• Set problem: Transcribe only part of the material below: the lines from the one containing "for cutter in" through the one containing "from typing import Optional, Sequence, Union", inclusive, exactly as written.
--- begin Entries shown ---
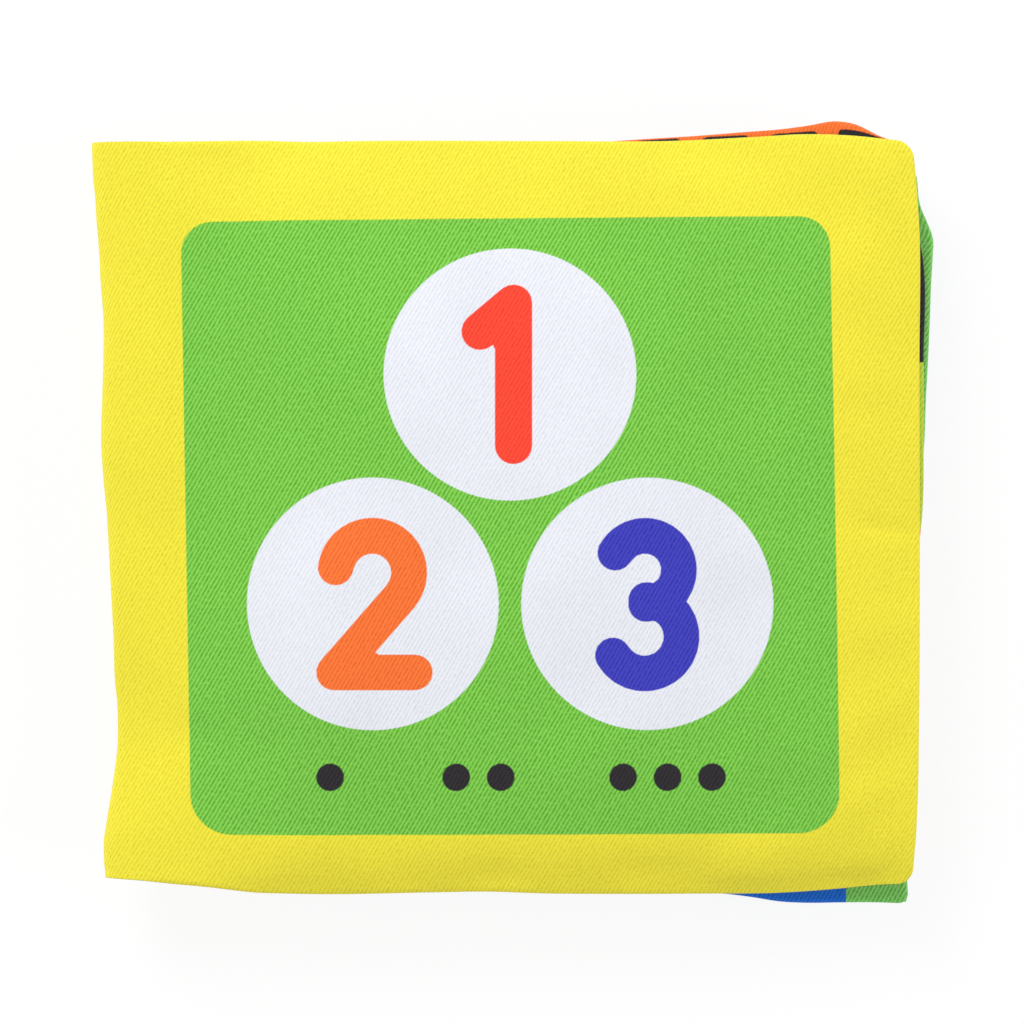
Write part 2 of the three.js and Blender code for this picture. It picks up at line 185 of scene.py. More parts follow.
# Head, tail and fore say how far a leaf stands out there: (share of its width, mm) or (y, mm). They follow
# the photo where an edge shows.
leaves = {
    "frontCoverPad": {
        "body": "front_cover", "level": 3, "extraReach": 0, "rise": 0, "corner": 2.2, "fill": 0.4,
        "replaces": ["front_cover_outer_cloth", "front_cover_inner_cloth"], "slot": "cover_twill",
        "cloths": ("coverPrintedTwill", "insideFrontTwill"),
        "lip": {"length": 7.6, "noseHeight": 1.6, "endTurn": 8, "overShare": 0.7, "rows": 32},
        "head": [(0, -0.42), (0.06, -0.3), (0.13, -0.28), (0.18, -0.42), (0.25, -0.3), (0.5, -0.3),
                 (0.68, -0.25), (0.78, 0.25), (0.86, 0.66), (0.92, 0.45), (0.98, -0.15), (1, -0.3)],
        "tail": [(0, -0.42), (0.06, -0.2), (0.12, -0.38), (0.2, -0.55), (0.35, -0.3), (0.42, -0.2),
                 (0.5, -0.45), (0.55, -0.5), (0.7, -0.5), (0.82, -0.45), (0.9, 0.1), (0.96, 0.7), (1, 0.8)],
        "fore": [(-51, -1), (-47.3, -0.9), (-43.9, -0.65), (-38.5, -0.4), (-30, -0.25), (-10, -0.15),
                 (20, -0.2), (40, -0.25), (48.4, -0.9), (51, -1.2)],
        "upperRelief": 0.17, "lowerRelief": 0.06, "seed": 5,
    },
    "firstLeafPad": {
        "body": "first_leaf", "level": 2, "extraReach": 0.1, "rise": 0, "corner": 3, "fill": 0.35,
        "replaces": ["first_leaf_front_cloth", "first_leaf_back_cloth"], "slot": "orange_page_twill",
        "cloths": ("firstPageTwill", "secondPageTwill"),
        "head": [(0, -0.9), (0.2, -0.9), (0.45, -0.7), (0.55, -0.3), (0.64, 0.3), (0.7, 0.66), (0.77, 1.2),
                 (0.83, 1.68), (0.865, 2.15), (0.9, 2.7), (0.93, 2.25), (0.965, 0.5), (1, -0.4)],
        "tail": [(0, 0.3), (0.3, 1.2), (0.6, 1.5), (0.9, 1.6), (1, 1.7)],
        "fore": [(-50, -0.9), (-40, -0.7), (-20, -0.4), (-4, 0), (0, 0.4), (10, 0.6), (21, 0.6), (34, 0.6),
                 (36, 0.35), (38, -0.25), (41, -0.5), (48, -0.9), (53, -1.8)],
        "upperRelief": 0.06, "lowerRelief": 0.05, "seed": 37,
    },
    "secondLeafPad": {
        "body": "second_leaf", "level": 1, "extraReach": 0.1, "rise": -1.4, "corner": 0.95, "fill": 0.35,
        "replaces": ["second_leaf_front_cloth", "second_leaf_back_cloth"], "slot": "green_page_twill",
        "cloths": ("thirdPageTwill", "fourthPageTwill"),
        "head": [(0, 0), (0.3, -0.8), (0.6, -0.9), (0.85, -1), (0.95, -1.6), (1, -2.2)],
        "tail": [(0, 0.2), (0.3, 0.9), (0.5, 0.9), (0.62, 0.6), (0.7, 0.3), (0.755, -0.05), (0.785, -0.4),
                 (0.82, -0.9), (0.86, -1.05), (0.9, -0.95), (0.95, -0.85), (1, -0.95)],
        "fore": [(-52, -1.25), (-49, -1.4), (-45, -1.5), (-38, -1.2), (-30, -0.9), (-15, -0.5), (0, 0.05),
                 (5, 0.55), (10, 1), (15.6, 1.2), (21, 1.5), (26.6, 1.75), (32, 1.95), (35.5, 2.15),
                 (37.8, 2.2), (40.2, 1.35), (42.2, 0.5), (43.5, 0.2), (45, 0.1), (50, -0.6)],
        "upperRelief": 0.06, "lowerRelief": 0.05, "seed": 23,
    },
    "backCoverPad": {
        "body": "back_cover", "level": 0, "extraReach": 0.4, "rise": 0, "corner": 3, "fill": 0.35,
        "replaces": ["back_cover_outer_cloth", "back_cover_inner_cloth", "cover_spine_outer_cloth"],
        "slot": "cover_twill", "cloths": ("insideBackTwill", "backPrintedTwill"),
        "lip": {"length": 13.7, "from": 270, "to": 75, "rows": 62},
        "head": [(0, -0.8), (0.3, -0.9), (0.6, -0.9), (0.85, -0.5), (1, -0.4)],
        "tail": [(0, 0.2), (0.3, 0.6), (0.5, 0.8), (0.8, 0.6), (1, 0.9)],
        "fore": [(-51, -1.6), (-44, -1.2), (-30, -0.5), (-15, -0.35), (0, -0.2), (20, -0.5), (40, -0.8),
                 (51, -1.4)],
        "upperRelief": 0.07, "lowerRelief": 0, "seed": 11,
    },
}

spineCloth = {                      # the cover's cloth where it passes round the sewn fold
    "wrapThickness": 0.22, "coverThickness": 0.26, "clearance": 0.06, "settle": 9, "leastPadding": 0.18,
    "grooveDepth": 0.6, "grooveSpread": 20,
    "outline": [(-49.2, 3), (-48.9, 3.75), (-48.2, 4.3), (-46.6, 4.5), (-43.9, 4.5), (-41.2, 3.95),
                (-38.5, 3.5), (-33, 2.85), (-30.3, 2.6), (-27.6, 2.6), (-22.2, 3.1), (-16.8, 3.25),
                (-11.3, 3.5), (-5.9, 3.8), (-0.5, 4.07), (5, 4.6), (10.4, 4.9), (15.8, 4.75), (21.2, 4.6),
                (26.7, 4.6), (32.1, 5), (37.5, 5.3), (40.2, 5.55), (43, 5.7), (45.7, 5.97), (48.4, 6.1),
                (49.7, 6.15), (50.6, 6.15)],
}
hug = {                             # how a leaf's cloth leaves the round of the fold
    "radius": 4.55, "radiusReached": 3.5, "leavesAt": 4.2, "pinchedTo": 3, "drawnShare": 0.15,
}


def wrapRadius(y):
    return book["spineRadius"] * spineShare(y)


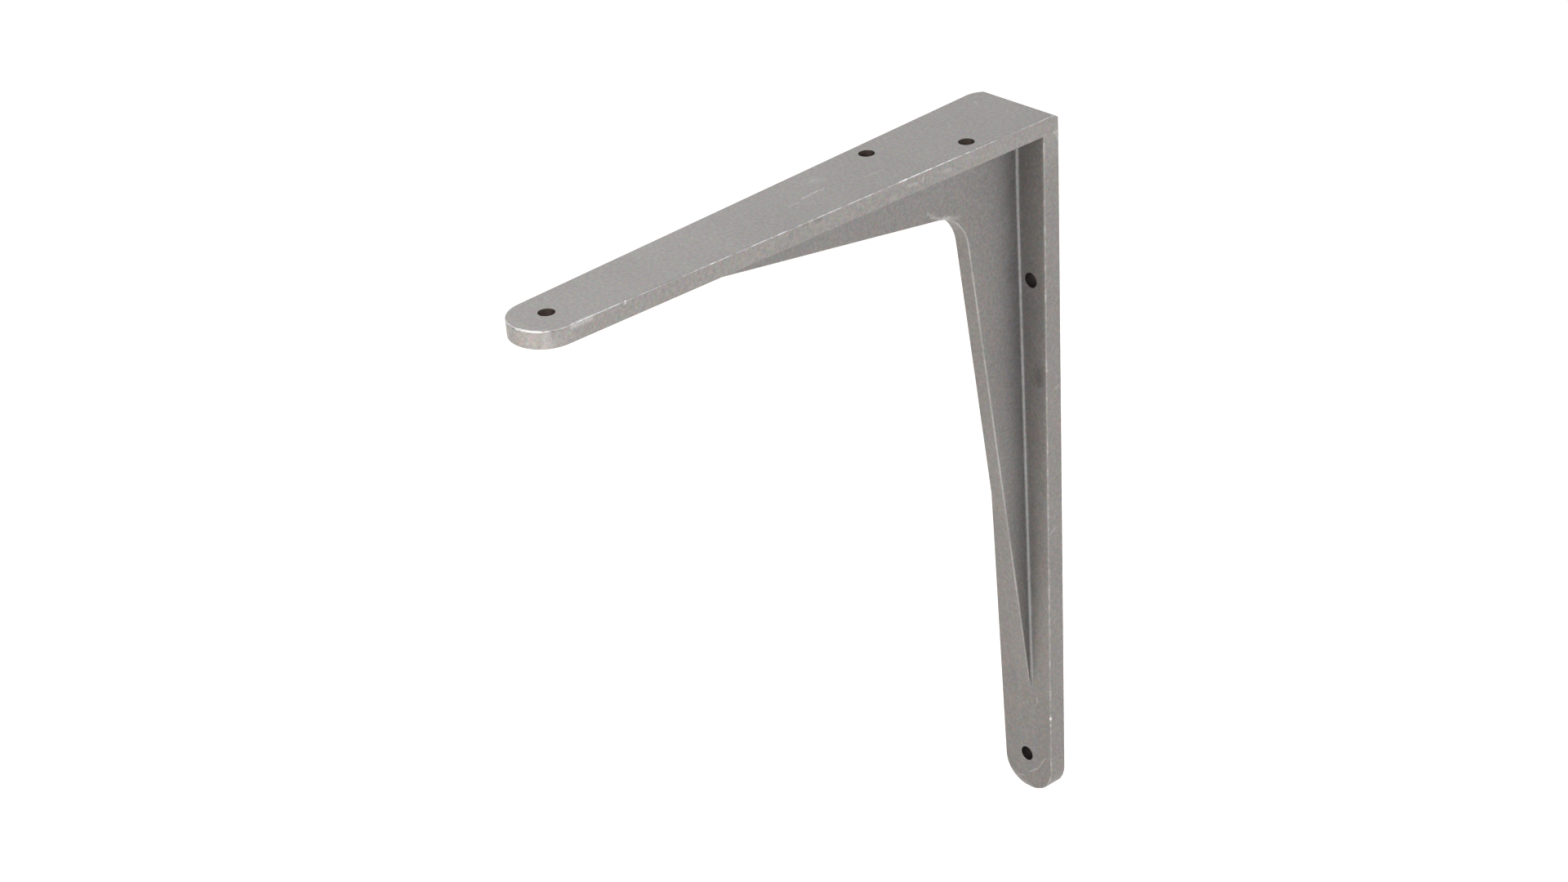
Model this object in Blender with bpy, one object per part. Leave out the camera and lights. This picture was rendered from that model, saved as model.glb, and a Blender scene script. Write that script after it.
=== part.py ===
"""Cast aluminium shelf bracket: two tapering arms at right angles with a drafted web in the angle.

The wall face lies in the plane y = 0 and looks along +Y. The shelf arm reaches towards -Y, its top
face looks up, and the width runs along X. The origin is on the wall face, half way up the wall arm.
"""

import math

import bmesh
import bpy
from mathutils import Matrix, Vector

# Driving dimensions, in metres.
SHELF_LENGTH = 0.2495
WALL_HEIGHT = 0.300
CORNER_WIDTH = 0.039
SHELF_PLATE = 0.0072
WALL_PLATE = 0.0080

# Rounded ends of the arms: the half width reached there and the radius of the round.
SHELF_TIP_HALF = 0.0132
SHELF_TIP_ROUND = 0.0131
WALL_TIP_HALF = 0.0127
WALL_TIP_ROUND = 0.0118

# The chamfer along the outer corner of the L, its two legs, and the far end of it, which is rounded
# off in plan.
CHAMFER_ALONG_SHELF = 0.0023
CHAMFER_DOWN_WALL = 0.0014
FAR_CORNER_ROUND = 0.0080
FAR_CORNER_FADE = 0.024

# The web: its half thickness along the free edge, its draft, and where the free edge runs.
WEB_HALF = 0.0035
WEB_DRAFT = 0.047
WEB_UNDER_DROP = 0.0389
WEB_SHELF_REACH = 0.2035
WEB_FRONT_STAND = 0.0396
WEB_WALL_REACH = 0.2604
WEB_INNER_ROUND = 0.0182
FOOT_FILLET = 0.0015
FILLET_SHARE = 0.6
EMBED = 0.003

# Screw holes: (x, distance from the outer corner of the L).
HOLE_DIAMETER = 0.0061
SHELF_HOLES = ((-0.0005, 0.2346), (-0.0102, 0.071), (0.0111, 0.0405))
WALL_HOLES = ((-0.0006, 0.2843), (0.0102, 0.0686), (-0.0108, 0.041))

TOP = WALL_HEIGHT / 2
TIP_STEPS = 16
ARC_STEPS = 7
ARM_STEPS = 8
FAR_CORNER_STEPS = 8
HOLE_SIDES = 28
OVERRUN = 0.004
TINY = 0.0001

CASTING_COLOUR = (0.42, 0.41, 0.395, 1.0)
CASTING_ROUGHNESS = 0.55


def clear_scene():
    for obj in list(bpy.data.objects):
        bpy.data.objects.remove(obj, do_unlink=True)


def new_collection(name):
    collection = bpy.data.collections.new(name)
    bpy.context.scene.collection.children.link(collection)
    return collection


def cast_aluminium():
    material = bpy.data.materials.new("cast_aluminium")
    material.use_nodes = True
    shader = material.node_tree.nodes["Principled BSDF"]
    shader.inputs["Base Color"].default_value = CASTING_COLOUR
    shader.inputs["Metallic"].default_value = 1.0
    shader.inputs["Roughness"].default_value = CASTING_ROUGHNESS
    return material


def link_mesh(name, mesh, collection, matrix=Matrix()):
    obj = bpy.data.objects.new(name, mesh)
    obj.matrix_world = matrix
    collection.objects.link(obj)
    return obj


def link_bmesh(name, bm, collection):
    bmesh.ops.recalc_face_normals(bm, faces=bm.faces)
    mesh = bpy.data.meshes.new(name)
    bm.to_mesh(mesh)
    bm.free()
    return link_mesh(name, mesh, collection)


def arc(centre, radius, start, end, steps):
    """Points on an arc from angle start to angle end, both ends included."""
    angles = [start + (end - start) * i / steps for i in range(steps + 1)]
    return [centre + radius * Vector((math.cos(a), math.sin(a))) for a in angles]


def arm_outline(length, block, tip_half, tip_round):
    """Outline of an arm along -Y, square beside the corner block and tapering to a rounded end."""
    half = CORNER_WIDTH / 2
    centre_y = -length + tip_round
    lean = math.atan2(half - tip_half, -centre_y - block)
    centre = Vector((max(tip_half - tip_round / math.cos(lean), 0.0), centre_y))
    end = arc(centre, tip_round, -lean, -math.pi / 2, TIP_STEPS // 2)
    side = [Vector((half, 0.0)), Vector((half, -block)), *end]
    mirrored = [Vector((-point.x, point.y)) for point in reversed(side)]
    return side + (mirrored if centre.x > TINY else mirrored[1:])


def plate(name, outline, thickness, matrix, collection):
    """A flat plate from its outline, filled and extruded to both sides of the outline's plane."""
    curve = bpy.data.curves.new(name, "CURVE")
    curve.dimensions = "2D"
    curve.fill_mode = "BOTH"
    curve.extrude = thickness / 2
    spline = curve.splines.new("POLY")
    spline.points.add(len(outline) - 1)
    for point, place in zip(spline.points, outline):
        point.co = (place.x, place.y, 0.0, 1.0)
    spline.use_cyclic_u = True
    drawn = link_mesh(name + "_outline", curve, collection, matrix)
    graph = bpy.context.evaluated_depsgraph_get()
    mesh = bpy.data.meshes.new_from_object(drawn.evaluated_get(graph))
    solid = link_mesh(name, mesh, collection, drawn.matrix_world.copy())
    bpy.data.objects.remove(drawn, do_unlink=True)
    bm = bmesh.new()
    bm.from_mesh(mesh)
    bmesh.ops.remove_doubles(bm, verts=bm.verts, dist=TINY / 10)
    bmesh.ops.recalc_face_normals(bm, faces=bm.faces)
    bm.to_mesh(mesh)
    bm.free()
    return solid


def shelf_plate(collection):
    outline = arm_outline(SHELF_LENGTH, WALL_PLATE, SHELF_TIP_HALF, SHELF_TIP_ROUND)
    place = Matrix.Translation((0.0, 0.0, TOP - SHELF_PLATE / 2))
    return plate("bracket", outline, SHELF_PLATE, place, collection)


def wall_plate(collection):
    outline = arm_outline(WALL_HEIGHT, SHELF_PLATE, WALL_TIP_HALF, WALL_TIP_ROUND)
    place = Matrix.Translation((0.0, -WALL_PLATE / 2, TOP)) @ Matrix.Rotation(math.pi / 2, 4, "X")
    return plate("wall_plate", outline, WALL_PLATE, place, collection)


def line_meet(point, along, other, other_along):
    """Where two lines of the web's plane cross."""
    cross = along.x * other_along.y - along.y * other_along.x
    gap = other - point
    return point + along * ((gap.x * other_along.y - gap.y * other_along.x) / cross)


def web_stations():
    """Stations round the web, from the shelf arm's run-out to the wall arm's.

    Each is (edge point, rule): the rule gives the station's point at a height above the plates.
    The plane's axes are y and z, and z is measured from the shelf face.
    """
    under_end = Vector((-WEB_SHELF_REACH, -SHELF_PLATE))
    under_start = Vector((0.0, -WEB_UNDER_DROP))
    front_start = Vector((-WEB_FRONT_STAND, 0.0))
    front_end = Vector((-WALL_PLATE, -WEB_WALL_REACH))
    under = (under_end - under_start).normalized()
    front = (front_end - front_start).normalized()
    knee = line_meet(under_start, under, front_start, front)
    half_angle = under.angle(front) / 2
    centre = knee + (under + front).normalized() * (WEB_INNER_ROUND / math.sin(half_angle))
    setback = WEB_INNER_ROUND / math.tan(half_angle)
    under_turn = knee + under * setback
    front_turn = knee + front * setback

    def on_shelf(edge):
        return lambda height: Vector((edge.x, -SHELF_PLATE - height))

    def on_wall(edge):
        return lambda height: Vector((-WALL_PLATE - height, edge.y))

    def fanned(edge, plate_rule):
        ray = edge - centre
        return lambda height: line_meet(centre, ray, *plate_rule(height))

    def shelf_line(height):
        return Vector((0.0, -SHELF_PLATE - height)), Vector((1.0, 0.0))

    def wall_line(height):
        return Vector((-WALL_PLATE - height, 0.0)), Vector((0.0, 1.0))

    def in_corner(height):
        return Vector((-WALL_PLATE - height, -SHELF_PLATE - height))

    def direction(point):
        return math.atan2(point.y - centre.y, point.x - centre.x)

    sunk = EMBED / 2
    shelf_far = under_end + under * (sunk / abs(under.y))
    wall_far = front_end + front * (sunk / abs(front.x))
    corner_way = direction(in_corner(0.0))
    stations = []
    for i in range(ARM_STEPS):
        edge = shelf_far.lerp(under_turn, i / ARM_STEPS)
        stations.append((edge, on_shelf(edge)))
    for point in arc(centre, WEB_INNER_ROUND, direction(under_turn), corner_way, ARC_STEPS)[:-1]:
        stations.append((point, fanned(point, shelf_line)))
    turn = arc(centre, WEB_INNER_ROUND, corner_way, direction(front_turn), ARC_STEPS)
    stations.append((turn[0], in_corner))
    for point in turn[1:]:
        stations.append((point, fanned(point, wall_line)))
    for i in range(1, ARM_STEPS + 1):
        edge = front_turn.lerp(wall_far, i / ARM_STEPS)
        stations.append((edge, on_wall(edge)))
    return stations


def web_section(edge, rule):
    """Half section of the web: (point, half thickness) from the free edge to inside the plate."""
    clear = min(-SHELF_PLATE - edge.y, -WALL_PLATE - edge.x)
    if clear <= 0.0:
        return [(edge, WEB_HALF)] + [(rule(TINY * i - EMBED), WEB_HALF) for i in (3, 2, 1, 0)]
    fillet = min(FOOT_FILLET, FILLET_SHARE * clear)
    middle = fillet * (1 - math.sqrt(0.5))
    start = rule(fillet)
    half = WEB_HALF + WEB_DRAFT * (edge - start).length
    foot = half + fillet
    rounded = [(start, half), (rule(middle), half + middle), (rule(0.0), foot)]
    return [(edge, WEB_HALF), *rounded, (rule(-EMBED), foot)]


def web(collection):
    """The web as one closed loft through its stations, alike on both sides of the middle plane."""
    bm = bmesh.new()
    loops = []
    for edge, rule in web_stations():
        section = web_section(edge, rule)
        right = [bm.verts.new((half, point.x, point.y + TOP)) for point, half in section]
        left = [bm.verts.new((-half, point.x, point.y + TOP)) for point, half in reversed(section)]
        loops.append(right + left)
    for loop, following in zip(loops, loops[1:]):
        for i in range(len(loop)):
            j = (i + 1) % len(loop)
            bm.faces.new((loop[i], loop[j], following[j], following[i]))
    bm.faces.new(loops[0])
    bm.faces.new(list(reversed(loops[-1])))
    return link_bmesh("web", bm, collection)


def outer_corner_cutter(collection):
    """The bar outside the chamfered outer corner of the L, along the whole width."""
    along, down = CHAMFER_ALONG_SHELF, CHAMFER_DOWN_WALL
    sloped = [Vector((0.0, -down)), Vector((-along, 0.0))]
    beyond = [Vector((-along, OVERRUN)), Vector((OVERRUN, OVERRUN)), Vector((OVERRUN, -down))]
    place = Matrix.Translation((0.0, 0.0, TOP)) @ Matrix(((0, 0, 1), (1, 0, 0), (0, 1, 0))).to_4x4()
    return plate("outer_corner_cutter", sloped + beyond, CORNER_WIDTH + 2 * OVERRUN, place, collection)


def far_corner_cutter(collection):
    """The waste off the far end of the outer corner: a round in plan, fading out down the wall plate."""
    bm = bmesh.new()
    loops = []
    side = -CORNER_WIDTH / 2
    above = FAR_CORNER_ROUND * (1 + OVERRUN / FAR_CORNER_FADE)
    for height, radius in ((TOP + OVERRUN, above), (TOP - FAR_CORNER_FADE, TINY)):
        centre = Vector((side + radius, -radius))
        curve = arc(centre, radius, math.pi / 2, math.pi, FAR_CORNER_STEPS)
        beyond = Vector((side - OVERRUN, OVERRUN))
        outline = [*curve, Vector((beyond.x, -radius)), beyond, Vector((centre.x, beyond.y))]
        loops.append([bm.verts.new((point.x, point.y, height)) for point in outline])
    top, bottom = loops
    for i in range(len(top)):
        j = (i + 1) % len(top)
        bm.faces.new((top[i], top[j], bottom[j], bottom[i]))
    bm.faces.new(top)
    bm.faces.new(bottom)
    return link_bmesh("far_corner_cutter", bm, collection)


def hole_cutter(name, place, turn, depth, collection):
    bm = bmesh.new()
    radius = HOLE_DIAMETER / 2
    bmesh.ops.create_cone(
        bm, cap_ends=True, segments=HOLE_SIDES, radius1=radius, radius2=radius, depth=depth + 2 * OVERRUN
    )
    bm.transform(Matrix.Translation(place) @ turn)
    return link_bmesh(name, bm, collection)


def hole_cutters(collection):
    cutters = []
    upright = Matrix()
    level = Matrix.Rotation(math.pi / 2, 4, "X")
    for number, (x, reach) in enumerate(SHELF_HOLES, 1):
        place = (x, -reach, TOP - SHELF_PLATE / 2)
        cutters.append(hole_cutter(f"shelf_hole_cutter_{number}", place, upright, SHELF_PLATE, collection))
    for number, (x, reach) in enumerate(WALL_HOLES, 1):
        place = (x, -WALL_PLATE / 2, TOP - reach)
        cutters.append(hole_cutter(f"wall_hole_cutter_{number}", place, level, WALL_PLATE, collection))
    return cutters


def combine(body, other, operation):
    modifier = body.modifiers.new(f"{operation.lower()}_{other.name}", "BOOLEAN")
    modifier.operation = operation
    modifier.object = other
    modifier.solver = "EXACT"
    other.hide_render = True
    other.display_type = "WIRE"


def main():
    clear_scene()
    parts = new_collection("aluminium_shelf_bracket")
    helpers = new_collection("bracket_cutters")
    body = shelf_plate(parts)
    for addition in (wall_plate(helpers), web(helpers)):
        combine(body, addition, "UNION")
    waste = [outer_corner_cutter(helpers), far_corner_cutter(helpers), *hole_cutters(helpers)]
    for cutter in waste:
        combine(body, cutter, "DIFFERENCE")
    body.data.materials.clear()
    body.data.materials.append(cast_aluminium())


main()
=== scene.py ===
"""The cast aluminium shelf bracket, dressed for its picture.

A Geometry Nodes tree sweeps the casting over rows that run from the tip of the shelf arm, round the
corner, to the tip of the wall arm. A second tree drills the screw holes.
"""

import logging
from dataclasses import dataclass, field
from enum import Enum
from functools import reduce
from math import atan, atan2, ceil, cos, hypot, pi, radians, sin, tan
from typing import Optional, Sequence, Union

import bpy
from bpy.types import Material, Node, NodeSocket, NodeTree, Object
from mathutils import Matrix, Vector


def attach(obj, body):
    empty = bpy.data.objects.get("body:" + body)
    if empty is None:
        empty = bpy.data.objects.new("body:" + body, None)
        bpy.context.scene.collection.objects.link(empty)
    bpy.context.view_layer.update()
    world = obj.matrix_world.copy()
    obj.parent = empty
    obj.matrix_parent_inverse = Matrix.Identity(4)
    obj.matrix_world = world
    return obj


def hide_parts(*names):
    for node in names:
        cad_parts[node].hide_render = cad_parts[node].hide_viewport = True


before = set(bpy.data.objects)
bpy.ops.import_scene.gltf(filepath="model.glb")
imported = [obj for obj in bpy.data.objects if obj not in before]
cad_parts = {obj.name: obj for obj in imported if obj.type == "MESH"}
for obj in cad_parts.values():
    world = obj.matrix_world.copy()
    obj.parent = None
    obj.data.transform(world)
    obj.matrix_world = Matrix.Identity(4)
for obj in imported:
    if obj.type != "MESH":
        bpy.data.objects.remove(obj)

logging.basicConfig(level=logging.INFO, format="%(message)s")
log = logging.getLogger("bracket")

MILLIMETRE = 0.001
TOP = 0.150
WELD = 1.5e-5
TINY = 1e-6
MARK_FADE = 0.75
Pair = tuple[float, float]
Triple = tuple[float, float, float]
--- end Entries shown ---
• Solution to this exercise:
    for cutter in waste:
        combine(body, cutter, "DIFFERENCE")
    body.data.materials.clear()
    body.data.materials.append(cast_aluminium())


main()
=== scene.py ===
"""The cast aluminium shelf bracket, dressed for its picture.

A Geometry Nodes tree sweeps the casting over rows that run from the tip of the shelf arm, round the
corner, to the tip of the wall arm. A second tree drills the screw holes.
"""

import logging
from dataclasses import dataclass, field
from enum import Enum
from functools import reduce
from math import atan, atan2, ceil, cos, hypot, pi, radians, sin, tan
from typing import Optional, Sequence, Union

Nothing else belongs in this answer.